A new website called ‘Fruit Fly Identification Australia’ http://fruitflyidentification.org.au/ has been launched to assist with fruit fly knowledge and species identification.

The website is an output of one of the collaborative projects completed under the Plant Biosecurity Cooperative Research Centre (PBCRC). While the new site’s primary audience is lab-based diagnosticians and biosecurity field officers, it’s a useful reference for anyone wanting to confirm a finding or discover more about a particular fruit fly species.

This website includes high-resolution diagnostic images, a diagnostic key for 65 species, species pages detailing information about all high priority target pests and non-pest close relatives and a glossary of morphological terms.

As many fruit flies are similar in appearance, being able to distinguish established species from exotic species, and pests from non-pests is an important part of a robust biosecurity system. In the case of a suspected incursion, rapid diagnosis is particularly important and would assist in containing and eradicating the populations before they become established.

Fruit flies are recognised as one of the world’s most destructive and economically important horticultural pests. More than 4,000 species occur globally, with a combined host range which includes nearly every fruit and fruiting vegetable.

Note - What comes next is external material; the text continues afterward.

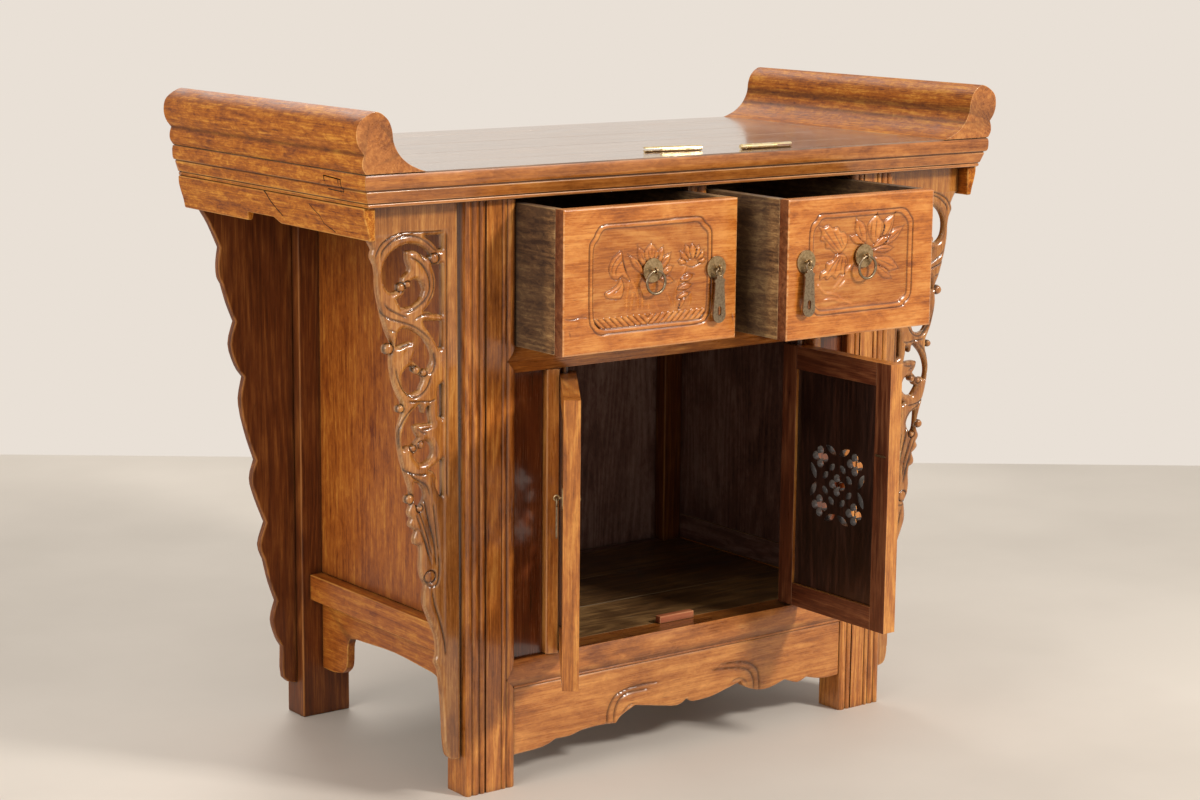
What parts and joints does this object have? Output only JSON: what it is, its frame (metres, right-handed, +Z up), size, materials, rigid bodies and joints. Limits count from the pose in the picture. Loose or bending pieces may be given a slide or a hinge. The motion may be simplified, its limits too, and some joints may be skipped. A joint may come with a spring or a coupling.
{
  "type": "altar cabinet",
  "caption": "Free-standing altar cabinet: everted-flange top, reeded legs, pierced side spandrels, drawers that slide out over a cupboard with pivoted doors.",
  "frame": {"origin": "on the floor, under the middle of the bounding box of the whole as it stands, with drawers and doors open as pictured", "axes": "+X to the right seen from the front, +Y to the back, +Z up"},
  "size_m": [1.042, 0.6366, 0.87],
  "materials": {
    "front_wood": "oiled",
    "end_wood": "oiled",
    "table_wood": "worn",
    "spandrel_wood": "worn oil",
    "inner_wood": "stained",
    "raw_wood": "raw",
    "stop_wood": "raw",
    "iron": "patinated",
    "brass": "polished"
  },
  "bodies": {
    "carcass": {"left_front_leg": "front_wood", "right_front_leg": "front_wood", "left_rear_leg": "front_wood", "right_rear_leg": "front_wood", "top_front_rail": "front_wood", "top_back_rail": "front_wood", "top_left_end": "end_wood", "top_right_end": "end_wood", "top_boards": "table_wood", "top_battens": "inner_wood", "left_flange": "end_wood", "right_flange": "end_wood", "left_cleat": "end_wood", "right_cleat": "end_wood", "drawer_rail": "front_wood", "bottom_rail": "front_wood", "front_apron": "front_wood", "drawer_post": "front_wood", "left_fixed_panel": "front_wood", "right_fixed_panel": "front_wood", "left_inner_stile": "front_wood", "right_inner_stile": "front_wood", "left_side_panel": "end_wood", "right_side_panel": "end_wood", "left_side_rails": "end_wood", "right_side_rails": "end_wood", "left_side_apron": "end_wood", "right_side_apron": "end_wood", "back_boards": "inner_wood", "back_rails": "inner_wood", "bottom_boards": "inner_wood", "drawer_runners": "inner_wood", "left_spandrel": "spandrel_wood", "right_spandrel": "spandrel_wood", "left_rear_wing": "spandrel_wood", "right_rear_wing": "spandrel_wood", "door_stop": "stop_wood"},
    "left_pin": {"left_lock_pin": "brass"},
    "right_pin": {"right_lock_pin": "brass"},
    "left_drawer": {"left_drawer_front": "front_wood", "left_drawer_walls": "raw_wood", "left_drawer_bottom": "raw_wood", "left_drawer_plates": "iron"},
    "left_ring": {"left_drawer_ring": "iron"},
    "left_hasp": {"left_drawer_hasp": "iron"},
    "left_door": {"left_door_frame": "front_wood", "left_door_panel": "front_wood", "left_pull_plate": "iron"},
    "right_drawer": {"right_drawer_front": "front_wood", "right_drawer_walls": "raw_wood", "right_drawer_bottom": "raw_wood", "right_drawer_plates": "iron"},
    "right_ring": {"right_drawer_ring": "iron"},
    "right_hasp": {"right_drawer_hasp": "iron"},
    "right_door": {"right_door_frame": "front_wood", "right_door_panel": "front_wood", "right_pull_plate": "iron"},
    "left_pull_strip": {"left_pull": "iron"},
    "right_pull_strip": {"right_pull": "iron"}
  },
  "joints": [
    {"name": "left_drawer_slide", "type": "slide", "parent": "carcass", "child": "left_drawer", "axis": [0, -1, 0], "range_m": [-0.099, 0.16]},
    {"name": "left_ring_swing", "type": "hinge", "parent": "left_drawer", "child": "left_ring", "pos_m": [-0.14096, -0.24167, 0.6668], "axis": [-1, 0, 0], "range_deg": [-6, 120]},
    {"name": "left_hasp_swing", "type": "hinge", "parent": "left_drawer", "child": "left_hasp", "pos_m": [-0.03988, -0.24167, 0.66233], "axis": [-1, 0, 0], "range_deg": [-4, 120]},
    {"name": "right_drawer_slide", "type": "slide", "parent": "carcass", "child": "right_drawer", "axis": [0, -1, 0], "range_m": [-0.159, 0.1]},
    {"name": "right_ring_swing", "type": "hinge", "parent": "right_drawer", "child": "right_ring", "pos_m": [0.15575, -0.30167, 0.67037], "axis": [-1, 0, 0], "range_deg": [-6, 120]},
    {"name": "right_hasp_swing", "type": "hinge", "parent": "right_drawer", "child": "right_hasp", "pos_m": [0.057, -0.30167, 0.66948], "axis": [-1, 0, 0], "range_deg": [-4, 120]},
    {"name": "left_door_hinge", "type": "hinge", "parent": "carcass", "child": "left_door", "pos_m": [-0.193, -0.12317, 0.348], "axis": [0, 0, -1], "range_deg": [-125.6, 1.4]},
    {"name": "left_pull_swing", "type": "hinge", "parent": "left_door", "child": "left_pull_strip", "pos_m": [-0.30632, -0.26367, 0.4056], "axis": [0.5678, 0.8231, 0], "range_deg": [-6, 110]},
    {"name": "right_door_hinge", "type": "hinge", "parent": "carcass", "child": "right_door", "pos_m": [0.199, -0.12317, 0.348], "axis": [0, 0, 1], "range_deg": [-91.7, 35.3]},
    {"name": "right_pull_swing", "type": "hinge", "parent": "right_door", "child": "right_pull_strip", "pos_m": [0.2147, -0.30299, 0.4056], "axis": [0.0122, -0.9999, 0], "range_deg": [-6, 110]},
    {"name": "left_pin_lift", "type": "slide", "parent": "carcass", "child": "left_pin", "axis": [0, 0, 1], "range_m": [0, 0.12]},
    {"name": "right_pin_lift", "type": "slide", "parent": "carcass", "child": "right_pin", "axis": [0, 0, 1], "range_m": [0, 0.12]}
  ]
}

Two fruit fly species are the focus of pest control programs within Australia – the Queensland fruit fly (Bactrocera tryoni) which is native to Australia, and the Mediterranean fruit fly (Ceratitis capitata) which was introduced in the 1890s. There is a range of highly damaging fruit fly species currently not present in Australia that pose a significant risk to the sustainability of our horticultural industries. These include the Oriental fruit fly (Bactrocera dorsalis) and Spotted wing drosophila (Drosophila suzukii).